Prompt ->
Provide an exact reproduction of every entry.

[JSON records of objects]
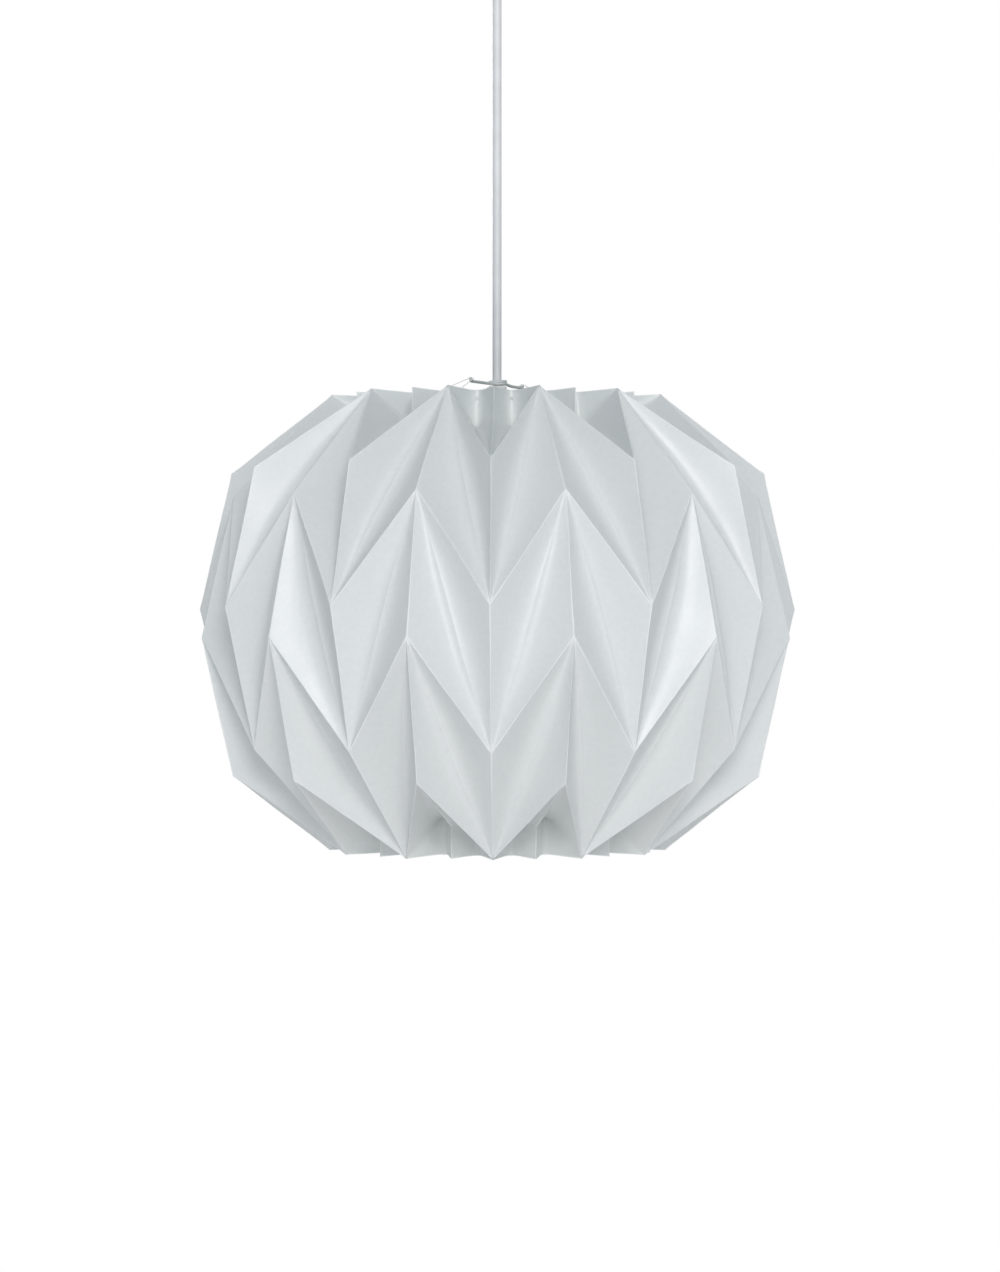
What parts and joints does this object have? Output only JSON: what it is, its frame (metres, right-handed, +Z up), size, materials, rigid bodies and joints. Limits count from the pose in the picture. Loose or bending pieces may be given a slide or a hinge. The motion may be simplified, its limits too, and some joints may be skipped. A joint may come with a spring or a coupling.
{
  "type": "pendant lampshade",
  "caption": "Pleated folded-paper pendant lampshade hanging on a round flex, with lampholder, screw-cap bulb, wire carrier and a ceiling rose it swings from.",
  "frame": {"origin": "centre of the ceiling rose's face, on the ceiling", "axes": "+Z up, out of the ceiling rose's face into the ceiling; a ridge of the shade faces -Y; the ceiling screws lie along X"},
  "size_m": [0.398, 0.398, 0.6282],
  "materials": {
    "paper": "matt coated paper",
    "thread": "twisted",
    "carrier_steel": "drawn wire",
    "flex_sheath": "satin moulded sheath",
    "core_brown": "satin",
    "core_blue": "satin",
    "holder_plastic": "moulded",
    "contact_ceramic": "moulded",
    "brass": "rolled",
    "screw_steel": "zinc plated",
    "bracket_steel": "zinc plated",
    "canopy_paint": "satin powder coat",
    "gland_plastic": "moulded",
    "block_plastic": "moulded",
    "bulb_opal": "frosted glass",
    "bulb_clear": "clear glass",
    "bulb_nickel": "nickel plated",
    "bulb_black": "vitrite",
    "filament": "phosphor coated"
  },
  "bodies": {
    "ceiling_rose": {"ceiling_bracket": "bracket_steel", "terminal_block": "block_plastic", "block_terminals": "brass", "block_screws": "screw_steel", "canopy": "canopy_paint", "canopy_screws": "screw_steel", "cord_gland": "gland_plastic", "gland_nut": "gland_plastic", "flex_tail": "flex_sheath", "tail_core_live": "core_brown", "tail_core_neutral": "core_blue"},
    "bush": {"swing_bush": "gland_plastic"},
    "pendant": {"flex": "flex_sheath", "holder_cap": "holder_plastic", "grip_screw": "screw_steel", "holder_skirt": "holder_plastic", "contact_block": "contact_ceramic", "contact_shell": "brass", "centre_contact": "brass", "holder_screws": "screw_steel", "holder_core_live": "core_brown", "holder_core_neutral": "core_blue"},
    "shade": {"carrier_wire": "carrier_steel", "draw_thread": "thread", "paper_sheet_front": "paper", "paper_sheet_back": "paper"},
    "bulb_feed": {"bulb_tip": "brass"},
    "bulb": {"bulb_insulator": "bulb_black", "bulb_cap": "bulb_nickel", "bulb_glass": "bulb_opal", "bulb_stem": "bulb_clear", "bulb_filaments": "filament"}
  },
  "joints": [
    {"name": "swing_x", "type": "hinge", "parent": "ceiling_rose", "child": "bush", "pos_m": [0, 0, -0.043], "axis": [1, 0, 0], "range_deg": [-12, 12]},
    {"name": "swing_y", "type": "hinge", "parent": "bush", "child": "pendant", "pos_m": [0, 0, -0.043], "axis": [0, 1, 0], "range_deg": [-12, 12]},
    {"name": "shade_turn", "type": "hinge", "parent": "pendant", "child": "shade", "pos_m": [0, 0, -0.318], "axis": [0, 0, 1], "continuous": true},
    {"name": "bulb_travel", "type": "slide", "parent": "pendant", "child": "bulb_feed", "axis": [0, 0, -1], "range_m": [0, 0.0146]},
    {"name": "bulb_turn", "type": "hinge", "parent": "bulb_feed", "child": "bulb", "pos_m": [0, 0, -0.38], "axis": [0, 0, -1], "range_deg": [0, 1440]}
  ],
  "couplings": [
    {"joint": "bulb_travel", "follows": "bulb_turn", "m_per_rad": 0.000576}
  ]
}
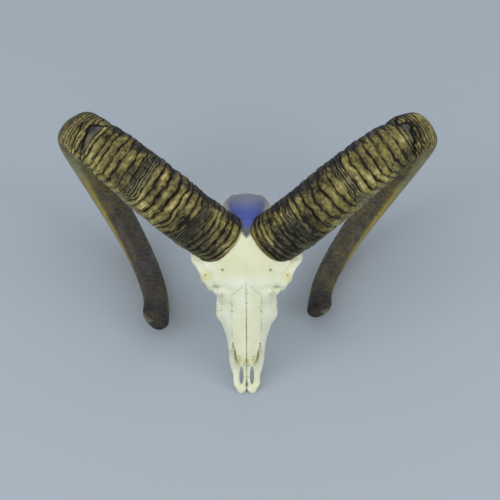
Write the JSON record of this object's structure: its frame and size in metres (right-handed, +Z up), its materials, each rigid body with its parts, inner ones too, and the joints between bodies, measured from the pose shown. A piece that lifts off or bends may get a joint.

Response to the task ->
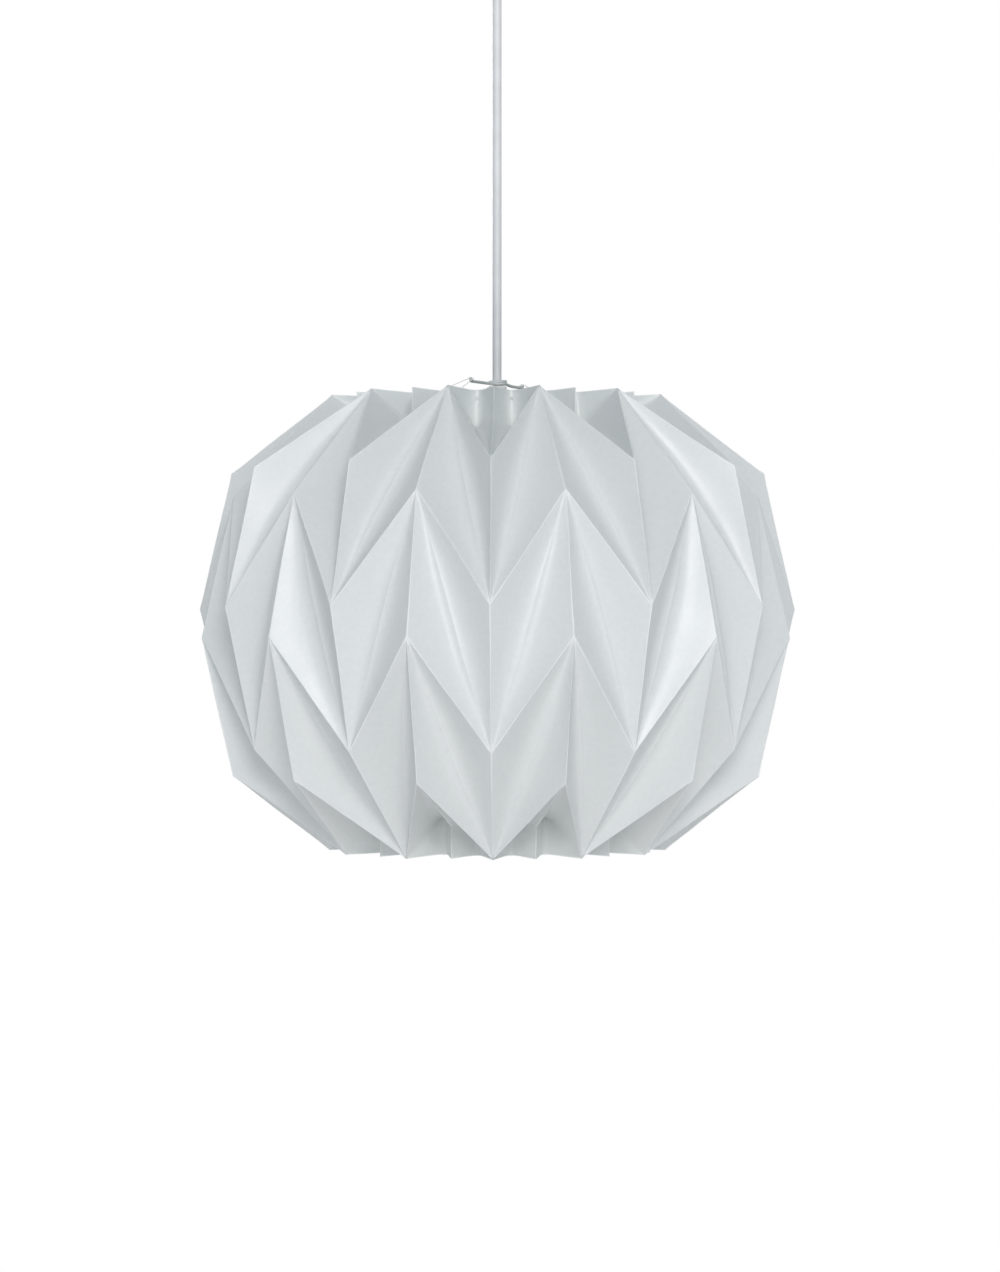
What parts and joints does this object have? Output only JSON: what it is, its frame (metres, right-handed, +Z up), size, materials, rigid bodies and joints. Limits count from the pose in the picture. Loose or bending pieces may be given a slide or a hinge. The motion may be simplified, its limits too, and some joints may be skipped. A joint may come with a spring or a coupling.
{
  "type": "pendant lampshade",
  "caption": "Pleated folded-paper pendant lampshade hanging on a round flex, with lampholder, screw-cap bulb, wire carrier and a ceiling rose it swings from.",
  "frame": {"origin": "centre of the ceiling rose's face, on the ceiling", "axes": "+Z up, out of the ceiling rose's face into the ceiling; a ridge of the shade faces -Y; the ceiling screws lie along X"},
  "size_m": [0.398, 0.398, 0.6282],
  "materials": {
    "paper": "matt coated paper",
    "thread": "twisted",
    "carrier_steel": "drawn wire",
    "flex_sheath": "satin moulded sheath",
    "core_brown": "satin",
    "core_blue": "satin",
    "holder_plastic": "moulded",
    "contact_ceramic": "moulded",
    "brass": "rolled",
    "screw_steel": "zinc plated",
    "bracket_steel": "zinc plated",
    "canopy_paint": "satin powder coat",
    "gland_plastic": "moulded",
    "block_plastic": "moulded",
    "bulb_opal": "frosted glass",
    "bulb_clear": "clear glass",
    "bulb_nickel": "nickel plated",
    "bulb_black": "vitrite",
    "filament": "phosphor coated"
  },
  "bodies": {
    "ceiling_rose": {"ceiling_bracket": "bracket_steel", "terminal_block": "block_plastic", "block_terminals": "brass", "block_screws": "screw_steel", "canopy": "canopy_paint", "canopy_screws": "screw_steel", "cord_gland": "gland_plastic", "gland_nut": "gland_plastic", "flex_tail": "flex_sheath", "tail_core_live": "core_brown", "tail_core_neutral": "core_blue"},
    "bush": {"swing_bush": "gland_plastic"},
    "pendant": {"flex": "flex_sheath", "holder_cap": "holder_plastic", "grip_screw": "screw_steel", "holder_skirt": "holder_plastic", "contact_block": "contact_ceramic", "contact_shell": "brass", "centre_contact": "brass", "holder_screws": "screw_steel", "holder_core_live": "core_brown", "holder_core_neutral": "core_blue"},
    "shade": {"carrier_wire": "carrier_steel", "draw_thread": "thread", "paper_sheet_front": "paper", "paper_sheet_back": "paper"},
    "bulb_feed": {"bulb_tip": "brass"},
    "bulb": {"bulb_insulator": "bulb_black", "bulb_cap": "bulb_nickel", "bulb_glass": "bulb_opal", "bulb_stem": "bulb_clear", "bulb_filaments": "filament"}
  },
  "joints": [
    {"name": "swing_x", "type": "hinge", "parent": "ceiling_rose", "child": "bush", "pos_m": [0, 0, -0.043], "axis": [1, 0, 0], "range_deg": [-12, 12]},
    {"name": "swing_y", "type": "hinge", "parent": "bush", "child": "pendant", "pos_m": [0, 0, -0.043], "axis": [0, 1, 0], "range_deg": [-12, 12]},
    {"name": "shade_turn", "type": "hinge", "parent": "pendant", "child": "shade", "pos_m": [0, 0, -0.318], "axis": [0, 0, 1], "continuous": true},
    {"name": "bulb_travel", "type": "slide", "parent": "pendant", "child": "bulb_feed", "axis": [0, 0, -1], "range_m": [0, 0.0146]},
    {"name": "bulb_turn", "type": "hinge", "parent": "bulb_feed", "child": "bulb", "pos_m": [0, 0, -0.38], "axis": [0, 0, -1], "range_deg": [0, 1440]}
  ],
  "couplings": [
    {"joint": "bulb_travel", "follows": "bulb_turn", "m_per_rad": 0.000576}
  ]
}
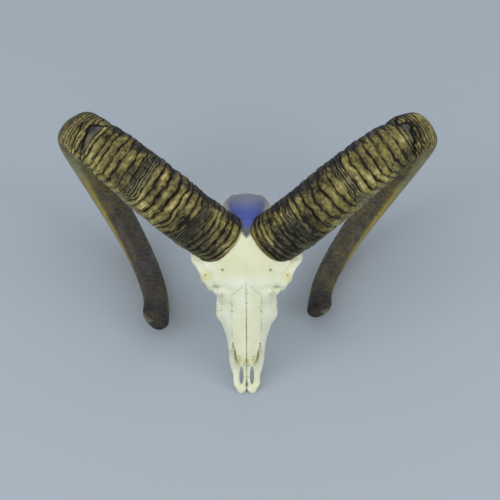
Write the JSON record of this object's structure: its frame and size in metres (right-handed, +Z up), its materials, each rigid body with its parts, inner ones too, and the joints between bodies, measured from the pose shown. A piece that lifts off or bends may get a joint.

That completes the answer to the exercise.